**The request**. Give back exactly the lines running from the line that holds "Line((edge_radius, -edge_flat /" through the line that holds "points = [vertex.co", ends included, and no other lines.

— BEGIN Data supplied —

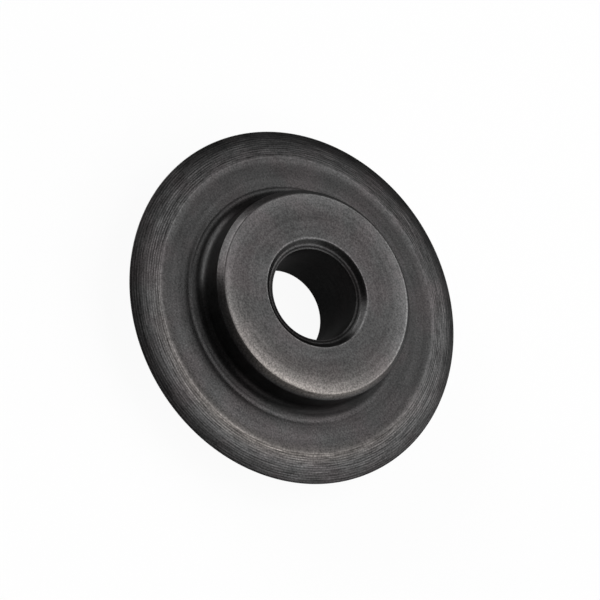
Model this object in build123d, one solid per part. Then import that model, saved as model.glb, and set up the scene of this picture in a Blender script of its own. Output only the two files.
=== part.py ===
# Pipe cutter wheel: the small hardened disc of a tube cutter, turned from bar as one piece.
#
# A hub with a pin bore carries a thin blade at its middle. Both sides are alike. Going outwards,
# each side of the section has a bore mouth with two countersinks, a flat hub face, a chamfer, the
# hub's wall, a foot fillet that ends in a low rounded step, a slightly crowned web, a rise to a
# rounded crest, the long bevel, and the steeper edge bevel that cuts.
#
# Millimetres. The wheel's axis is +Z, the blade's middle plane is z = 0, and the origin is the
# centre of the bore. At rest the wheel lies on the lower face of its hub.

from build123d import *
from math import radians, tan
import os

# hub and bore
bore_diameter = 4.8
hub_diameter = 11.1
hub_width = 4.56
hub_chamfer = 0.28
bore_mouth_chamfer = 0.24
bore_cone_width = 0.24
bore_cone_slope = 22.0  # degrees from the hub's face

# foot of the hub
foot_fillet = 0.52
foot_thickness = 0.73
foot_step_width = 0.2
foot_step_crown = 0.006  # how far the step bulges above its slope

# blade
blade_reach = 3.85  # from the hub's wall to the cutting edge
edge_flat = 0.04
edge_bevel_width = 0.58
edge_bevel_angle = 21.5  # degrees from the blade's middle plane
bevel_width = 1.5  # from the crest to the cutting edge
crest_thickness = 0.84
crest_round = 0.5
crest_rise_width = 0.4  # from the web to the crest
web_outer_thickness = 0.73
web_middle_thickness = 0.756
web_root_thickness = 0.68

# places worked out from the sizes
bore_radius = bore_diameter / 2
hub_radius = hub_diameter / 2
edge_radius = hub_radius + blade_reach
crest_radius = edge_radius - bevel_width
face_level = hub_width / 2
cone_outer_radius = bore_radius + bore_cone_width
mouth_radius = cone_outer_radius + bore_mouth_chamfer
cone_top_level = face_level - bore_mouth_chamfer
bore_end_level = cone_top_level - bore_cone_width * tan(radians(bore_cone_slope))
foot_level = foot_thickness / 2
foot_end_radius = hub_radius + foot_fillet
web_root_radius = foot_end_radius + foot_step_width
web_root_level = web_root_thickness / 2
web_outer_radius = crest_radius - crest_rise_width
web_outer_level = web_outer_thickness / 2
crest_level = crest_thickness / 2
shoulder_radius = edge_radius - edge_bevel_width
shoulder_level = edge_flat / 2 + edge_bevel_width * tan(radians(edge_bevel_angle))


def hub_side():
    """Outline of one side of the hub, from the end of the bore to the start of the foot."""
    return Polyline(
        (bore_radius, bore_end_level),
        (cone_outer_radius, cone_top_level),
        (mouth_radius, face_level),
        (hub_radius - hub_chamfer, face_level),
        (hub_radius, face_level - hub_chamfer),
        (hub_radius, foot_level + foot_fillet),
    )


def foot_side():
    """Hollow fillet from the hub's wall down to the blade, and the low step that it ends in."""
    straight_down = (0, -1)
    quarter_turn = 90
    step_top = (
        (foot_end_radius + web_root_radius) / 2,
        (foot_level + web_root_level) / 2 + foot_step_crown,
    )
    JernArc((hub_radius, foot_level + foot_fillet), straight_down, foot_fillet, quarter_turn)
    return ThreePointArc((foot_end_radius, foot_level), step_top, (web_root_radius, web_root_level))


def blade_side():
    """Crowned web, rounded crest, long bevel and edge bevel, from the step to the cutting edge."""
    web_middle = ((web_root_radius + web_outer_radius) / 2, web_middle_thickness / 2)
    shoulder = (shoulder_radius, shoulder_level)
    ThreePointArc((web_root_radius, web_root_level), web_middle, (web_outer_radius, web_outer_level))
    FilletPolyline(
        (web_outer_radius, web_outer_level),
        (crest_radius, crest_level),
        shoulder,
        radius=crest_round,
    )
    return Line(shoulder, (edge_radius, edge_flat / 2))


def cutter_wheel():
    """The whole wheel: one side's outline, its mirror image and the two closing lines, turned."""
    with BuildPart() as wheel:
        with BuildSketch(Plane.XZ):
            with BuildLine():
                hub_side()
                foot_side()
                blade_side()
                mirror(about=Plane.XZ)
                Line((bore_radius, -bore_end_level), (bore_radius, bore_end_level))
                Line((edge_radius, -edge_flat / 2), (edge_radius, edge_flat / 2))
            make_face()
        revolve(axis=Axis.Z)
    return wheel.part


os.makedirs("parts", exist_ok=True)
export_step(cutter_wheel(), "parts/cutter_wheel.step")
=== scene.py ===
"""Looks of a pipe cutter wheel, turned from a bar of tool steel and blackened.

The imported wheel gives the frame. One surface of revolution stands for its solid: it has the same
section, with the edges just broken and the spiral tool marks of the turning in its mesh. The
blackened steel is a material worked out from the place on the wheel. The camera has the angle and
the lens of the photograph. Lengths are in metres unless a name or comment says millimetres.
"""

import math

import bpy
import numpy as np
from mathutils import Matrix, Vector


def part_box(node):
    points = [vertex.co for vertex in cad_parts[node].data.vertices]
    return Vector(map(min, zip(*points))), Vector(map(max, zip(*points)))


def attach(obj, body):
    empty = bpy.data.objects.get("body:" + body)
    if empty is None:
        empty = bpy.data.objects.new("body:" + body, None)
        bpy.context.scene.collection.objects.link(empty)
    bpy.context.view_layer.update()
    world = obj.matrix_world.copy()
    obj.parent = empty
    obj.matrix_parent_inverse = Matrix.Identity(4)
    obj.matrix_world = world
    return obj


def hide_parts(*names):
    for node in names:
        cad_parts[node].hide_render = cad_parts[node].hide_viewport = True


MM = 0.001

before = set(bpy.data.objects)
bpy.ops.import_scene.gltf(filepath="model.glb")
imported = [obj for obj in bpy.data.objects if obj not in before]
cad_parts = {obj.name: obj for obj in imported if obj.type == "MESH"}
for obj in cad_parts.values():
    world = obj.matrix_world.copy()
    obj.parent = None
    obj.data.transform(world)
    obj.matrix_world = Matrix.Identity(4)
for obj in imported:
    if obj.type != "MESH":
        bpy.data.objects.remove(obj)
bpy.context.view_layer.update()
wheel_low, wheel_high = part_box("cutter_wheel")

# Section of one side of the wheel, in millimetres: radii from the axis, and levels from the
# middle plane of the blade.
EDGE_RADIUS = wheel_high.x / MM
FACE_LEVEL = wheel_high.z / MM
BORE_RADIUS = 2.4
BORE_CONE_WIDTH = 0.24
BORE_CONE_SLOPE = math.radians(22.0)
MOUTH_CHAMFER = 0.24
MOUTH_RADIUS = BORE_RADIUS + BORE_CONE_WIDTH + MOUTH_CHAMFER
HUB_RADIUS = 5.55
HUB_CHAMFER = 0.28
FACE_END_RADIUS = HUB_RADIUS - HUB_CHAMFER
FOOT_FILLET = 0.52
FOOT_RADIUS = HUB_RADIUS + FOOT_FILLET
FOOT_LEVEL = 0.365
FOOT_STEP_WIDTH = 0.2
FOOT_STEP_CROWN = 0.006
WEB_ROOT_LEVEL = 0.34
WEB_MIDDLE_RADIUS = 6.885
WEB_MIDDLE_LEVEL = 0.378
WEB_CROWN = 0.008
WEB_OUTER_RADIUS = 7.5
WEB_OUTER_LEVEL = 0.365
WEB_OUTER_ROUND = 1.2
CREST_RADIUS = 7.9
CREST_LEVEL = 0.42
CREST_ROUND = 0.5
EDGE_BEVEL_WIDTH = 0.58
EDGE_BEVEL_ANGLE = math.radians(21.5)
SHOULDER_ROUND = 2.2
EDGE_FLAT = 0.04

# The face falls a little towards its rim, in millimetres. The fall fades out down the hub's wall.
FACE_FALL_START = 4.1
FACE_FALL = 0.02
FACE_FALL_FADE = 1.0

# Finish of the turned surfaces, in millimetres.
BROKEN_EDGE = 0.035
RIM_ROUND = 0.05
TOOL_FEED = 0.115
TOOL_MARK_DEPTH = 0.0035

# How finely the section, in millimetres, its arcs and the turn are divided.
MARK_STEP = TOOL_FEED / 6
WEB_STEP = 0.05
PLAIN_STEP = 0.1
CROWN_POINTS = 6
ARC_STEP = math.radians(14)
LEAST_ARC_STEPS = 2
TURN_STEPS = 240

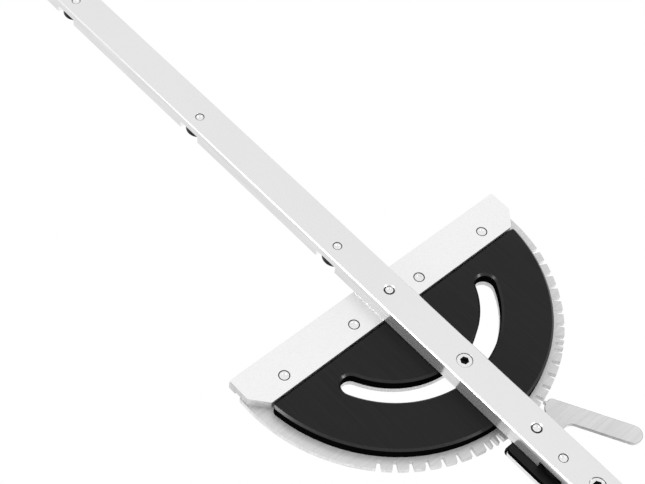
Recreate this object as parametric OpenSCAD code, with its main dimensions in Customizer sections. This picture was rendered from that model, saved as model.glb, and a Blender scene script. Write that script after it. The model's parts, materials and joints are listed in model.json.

— END Data supplied —

**The answer**.
                Line((edge_radius, -edge_flat / 2), (edge_radius, edge_flat / 2))
            make_face()
        revolve(axis=Axis.Z)
    return wheel.part


os.makedirs("parts", exist_ok=True)
export_step(cutter_wheel(), "parts/cutter_wheel.step")
=== scene.py ===
"""Looks of a pipe cutter wheel, turned from a bar of tool steel and blackened.

The imported wheel gives the frame. One surface of revolution stands for its solid: it has the same
section, with the edges just broken and the spiral tool marks of the turning in its mesh. The
blackened steel is a material worked out from the place on the wheel. The camera has the angle and
the lens of the photograph. Lengths are in metres unless a name or comment says millimetres.
"""

import math

import bpy
import numpy as np
from mathutils import Matrix, Vector


def part_box(node):
    points = [vertex.co for vertex in cad_parts[node].data.vertices]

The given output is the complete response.